First, the Space shuttle “contingency”. NASA needs to call it what it is. A jillion people watched the most complicated machine ever made by mankind explode over the southwestern United States and teeth hair and armpits rained down over three states. It is a catastrophic failure, to put it in aviation terms. It could also be called a result of the law of averages. It is not a contingency.

Entry: Contingency

Pronunciation: k&n-’tin-j&n(t)-sE

Function: noun

Inflected Form(s): plural -cies

Date: 1561

1 : the quality or state of being contingent

2 : a contingent event or condition: as a : an event (as an emergency) that may but is not certain to occur
b : something liable to happen as an adjunct to or result of something else

So it was a contingency until it happened. I hate euphamisms. They make me feel like I am being lied to. And not lied to very well.

I don’t really think it was a “fuck up” either, as non-fans of the space program are fond of saying. A certain number of planes will crash in a given number of years, a certain number of people will be hit by trains every day, and so on. If you shoot a rocket into space a hundred times, one or two of them is bound to explode. That being said, I would now like to take a slightly contrary stance on our latest media feeding frenzy. Seven people died. Seven very elite pilots and scientists died who had a role in advancing the space program, for what it is worth. While I wish it had been seven drug addicts, child molesters, or rappers, it wasn’t that way. However, these folks knew very well the risks inherent in their job, and went to work fully aware that not much has to go wrong at 12,000 mph to make your day really suck. I think the death of any worthwhile human being is tragic, and I feel for their families and so on, but I don’t think that this is a national disaster of epic proportions, and all I am really interested in is what went wrong. All finished grieving, thanks. No need for the sad violin music that accompanies any picture of Columbia. That’s my cold, logical viewpoint.
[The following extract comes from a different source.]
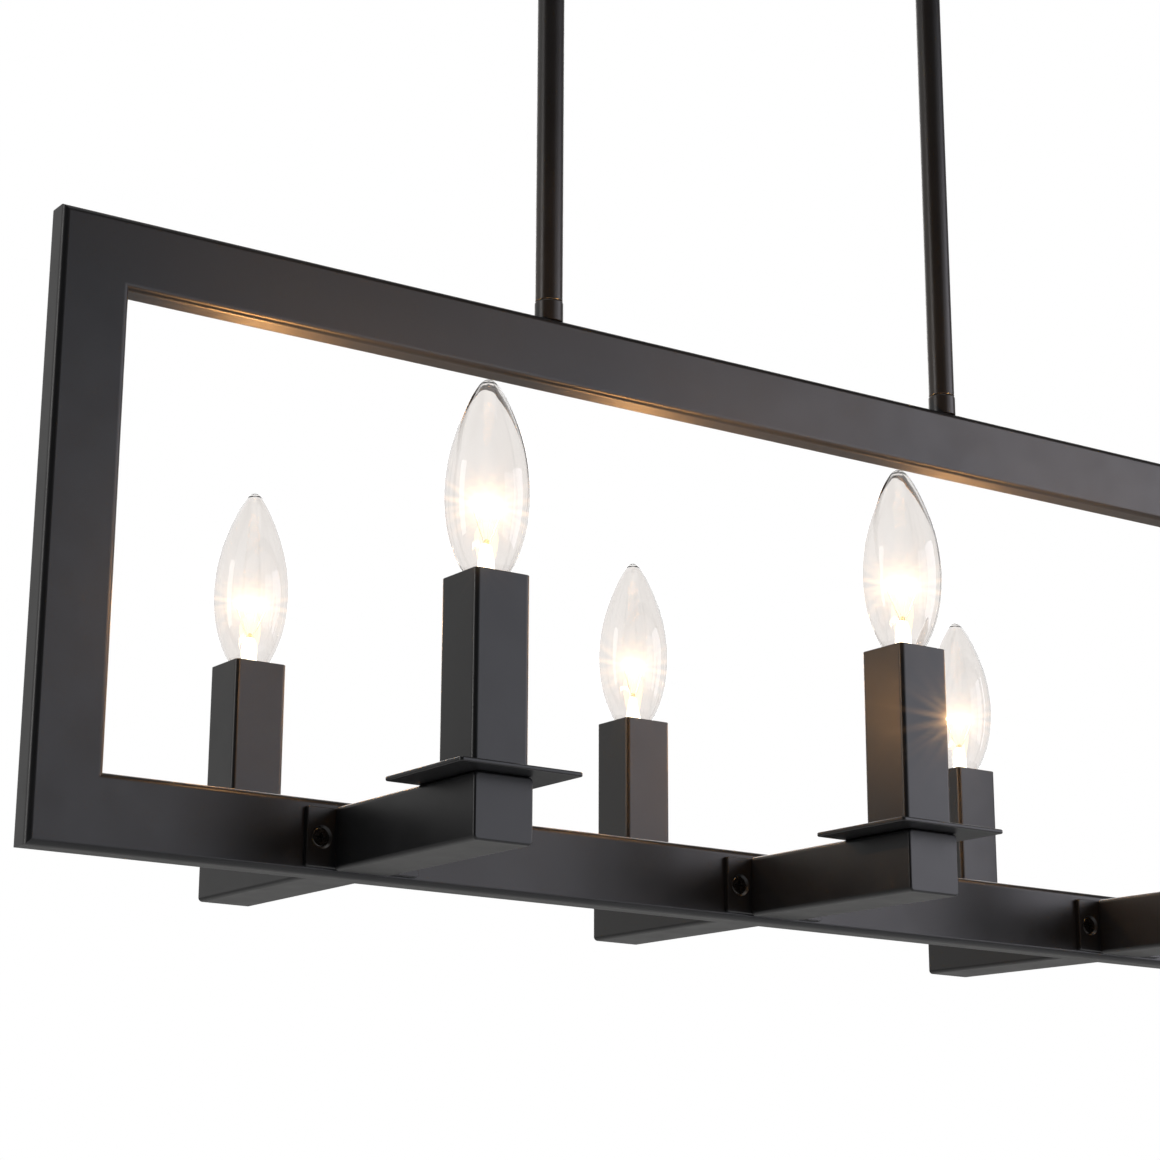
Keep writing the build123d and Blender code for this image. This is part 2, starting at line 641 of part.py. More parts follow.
NUT_YS = (17.5, 29.0, 40.5)
LEAD_Z = -9.0
leads = [run([(-STEM_X, 0, BALL_Z + PIVOT_GAP), (-STEM_X, 0, LEAD_Z), (-88.0, 29.0, LEAD_Z),
              (-64.0, 29.0, LEAD_Z)], [8.0, 24.0], CABLE_R)]
for k, y in zip((-1, 0, 1), NUT_YS):
    y0 = 29.0 + 1.3 * k
    if k == 0:
        leads.append(run([(-64.0 + BUTT, y0, LEAD_Z), (-30.0 - BUTT, y0, LEAD_Z)], None, WIRE_R))
    else:
        leads.append(run([(-64.0 + BUTT, y0, LEAD_Z), (-56.0, y0, LEAD_Z), (-40.0, y, LEAD_Z),
                          (-30.0 - BUTT, y, LEAD_Z)], [10.0, 10.0], WIRE_R))
with BuildPart() as canopy_leads:
    for wire in leads:
        add(wire.part)
save(canopy_leads, "canopy_leads")

with BuildPart() as wire_nut:
    with BuildSketch(Plane.XZ):
        with BuildLine():
            Polyline((0, 0), (4.6, 0), (5.2, 1.0), (5.2, 4.5), (4.4, 5.5), (3.4, 16.0), (2.4, 17.5),
                     (0, 17.5), close=True)
        make_face()
    revolve(axis=Axis.Z)
    for a in range(6):
        with BuildSketch(Plane.XY.offset(5.5)):
            with PolarLocations(4.9, 1, start_angle=60 * a):
                Circle(0.9)
        extrude(amount=12.5, mode=Mode.SUBTRACT)
group(wire_nut, [Location(Plane(origin=(-30.0, y, LEAD_Z), x_dir=(0, 1, 0), z_dir=(1, 0, 0)))
                 for y in NUT_YS], "wire_nuts")
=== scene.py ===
import math

import bmesh
import bpy
from mathutils import Matrix, Vector


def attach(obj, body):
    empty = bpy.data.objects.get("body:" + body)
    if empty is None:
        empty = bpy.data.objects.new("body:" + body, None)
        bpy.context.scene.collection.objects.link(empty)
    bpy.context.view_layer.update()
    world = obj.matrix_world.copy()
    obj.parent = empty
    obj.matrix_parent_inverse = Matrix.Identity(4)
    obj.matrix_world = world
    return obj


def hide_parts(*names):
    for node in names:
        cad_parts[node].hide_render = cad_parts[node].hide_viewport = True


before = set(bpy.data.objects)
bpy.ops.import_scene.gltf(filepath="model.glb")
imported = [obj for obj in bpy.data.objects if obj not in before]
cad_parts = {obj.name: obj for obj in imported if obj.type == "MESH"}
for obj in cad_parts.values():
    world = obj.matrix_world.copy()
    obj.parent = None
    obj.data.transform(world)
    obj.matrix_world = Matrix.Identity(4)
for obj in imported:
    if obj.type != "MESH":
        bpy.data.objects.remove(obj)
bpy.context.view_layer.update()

MM = 0.001
PI = math.pi
D = bpy.data

# Dimensions shared with the model, millimetres
Z_SLEEVE = -676.9
CANDLE_Y = 100.0
ARM_PITCH = 216.6
PLACES = {"left": -ARM_PITCH, "middle": 0.0, "right": ARM_PITCH}
SIDES = {"front": -CANDLE_Y, "back": CANDLE_Y}


# ---------------------------------------------------------------------------
# Materials
# ---------------------------------------------------------------------------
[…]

I fly airplanes, and I plan on flying for as long as I am able. I love it. I know that there could come a day when everything goes to shit and I don’t make it home. I don’t want that to happen, but it is the same risk you take when you get in your car. I just hope I am lucky enough to spend the week prior to my demise floating around in zero gravity, watching the sun rise from space, and when the time comes, I would very much like to be going mach 18, the outside of my ship glowing red from the heat, 43 miles above the ground with half of the United States watching. That would be so totally hardcore metal. In fact, I’d also like some really kickass electric guitar solo playing very loudly from huge speakers. I’d bet any pilot (and almost any human male) you talk to would agree if they had to go, that would be the way to do it. I’d also hope my asshole landed in Utah.
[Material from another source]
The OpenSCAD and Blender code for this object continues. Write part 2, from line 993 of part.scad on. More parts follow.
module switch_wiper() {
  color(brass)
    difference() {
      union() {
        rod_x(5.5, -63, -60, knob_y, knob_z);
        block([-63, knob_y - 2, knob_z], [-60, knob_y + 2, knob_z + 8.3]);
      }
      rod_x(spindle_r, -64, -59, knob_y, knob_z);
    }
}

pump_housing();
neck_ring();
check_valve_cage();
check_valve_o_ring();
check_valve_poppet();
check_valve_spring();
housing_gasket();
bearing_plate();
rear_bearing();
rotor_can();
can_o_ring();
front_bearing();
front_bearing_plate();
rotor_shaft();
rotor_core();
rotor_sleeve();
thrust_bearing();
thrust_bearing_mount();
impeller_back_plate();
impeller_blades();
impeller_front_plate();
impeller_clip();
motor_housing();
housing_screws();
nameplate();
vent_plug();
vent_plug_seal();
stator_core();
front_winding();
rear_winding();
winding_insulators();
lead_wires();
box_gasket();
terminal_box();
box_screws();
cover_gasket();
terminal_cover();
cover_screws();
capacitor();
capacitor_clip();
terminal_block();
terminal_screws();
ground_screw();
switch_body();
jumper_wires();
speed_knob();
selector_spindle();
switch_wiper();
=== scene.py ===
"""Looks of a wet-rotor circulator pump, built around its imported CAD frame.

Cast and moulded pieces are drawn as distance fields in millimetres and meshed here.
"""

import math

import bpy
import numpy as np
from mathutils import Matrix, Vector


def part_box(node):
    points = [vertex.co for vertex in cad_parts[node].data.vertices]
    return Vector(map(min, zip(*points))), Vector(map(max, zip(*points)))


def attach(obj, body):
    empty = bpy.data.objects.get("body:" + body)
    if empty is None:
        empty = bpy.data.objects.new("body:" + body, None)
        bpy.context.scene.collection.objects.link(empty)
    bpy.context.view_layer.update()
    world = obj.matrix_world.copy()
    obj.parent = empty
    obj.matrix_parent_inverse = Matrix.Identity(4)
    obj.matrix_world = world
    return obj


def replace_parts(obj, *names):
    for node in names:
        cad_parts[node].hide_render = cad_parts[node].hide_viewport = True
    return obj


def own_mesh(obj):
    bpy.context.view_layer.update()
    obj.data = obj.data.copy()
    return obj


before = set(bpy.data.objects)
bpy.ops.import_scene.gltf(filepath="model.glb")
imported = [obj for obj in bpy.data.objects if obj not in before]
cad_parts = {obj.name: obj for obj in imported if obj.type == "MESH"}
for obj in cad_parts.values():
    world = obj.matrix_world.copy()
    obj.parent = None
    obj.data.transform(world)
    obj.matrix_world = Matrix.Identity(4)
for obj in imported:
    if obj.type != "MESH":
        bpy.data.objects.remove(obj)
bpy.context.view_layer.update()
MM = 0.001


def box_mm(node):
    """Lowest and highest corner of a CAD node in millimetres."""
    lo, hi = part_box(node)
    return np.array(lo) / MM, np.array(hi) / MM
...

You may now think I am the biggest dickhead in Atlanta, but that will only be true until this weekend, when 65,000 morons are expected to arrive in Atlanta for a basketball game. Not sure if it is the superbowl, the playoffs, or what, but this weekend should bump the crime statistics up enough to put us firmly in the lead for most violent state in the union. Joy. The three groups of people who cause the most trouble by making stupid decisions are professional athletes, sports fans, and rappers. This weekend, guess what groups will be coming out in force? I don’t know how many of you have heard of freaknic (the black college spring break they used to have in Atlanta, renamed “freedom fest” in hopes that the citizens would forget that it was a frenzy of rape, murder, public indecency, robbery, beatings, traffic jams, people acting like idiots, and not nearly enough arrests), but it really sucked. For three days, the taxpaying citizens of Atlanta were held hostage in their own city while every thing that wasn’t nailed down was stolen, and the stuff that was nailed down was spraypainted or set on fire. And I’m not just saying this because I wasn’t personally enthusiastic about it, either. There is news footage. I have a feeling that the NBA game will be a clusterfuck of Freaknic-esque proportions. I’ll retract this statement and change my views if I am proven wrong, but I won’t be. Eminem is renting a club across the street, and we all know that punk is just looking for an opportunity to kill a bunch of people. Puff Douchebag or P-nis or whatever he’s calling himself this week is renting out an entire mall a couple of blocks from here for a party. Pardon me for sounding cynical, but this all sounds like “Felon Fest 2003”. You will be safer in Iraq than Atlanta this weekend. Now you can add “racist” to all of the other names you may want to call me.

Speaking of Iraq, I am very tempted to cause blunt force trauma to everyone who has a “war is not the answer” sign in their yard or on their car. What, pray tell, is the answer? We all hate war, and this particular one may be questionable in its necessity, but there are times when war is the only answer. If these folks understood that not every country on the planet holds your civil rights so dear, they might clue in to the fact that the only reason this country is able to protect things like civil rights is because we have beaten the shit out of everyone who threatened our ability to do so. Almost sounds contradictory, but not everything has to make sense in order to work. I would rather be sure that their ability to produce anything of consequence is destroyed than wait and see what they might be cooking up for us.


So let’s say you are standing on top of a building with your clone, who is naked. You push your clone off the building. Is this murder, suicide, or just making an obscene clone fall?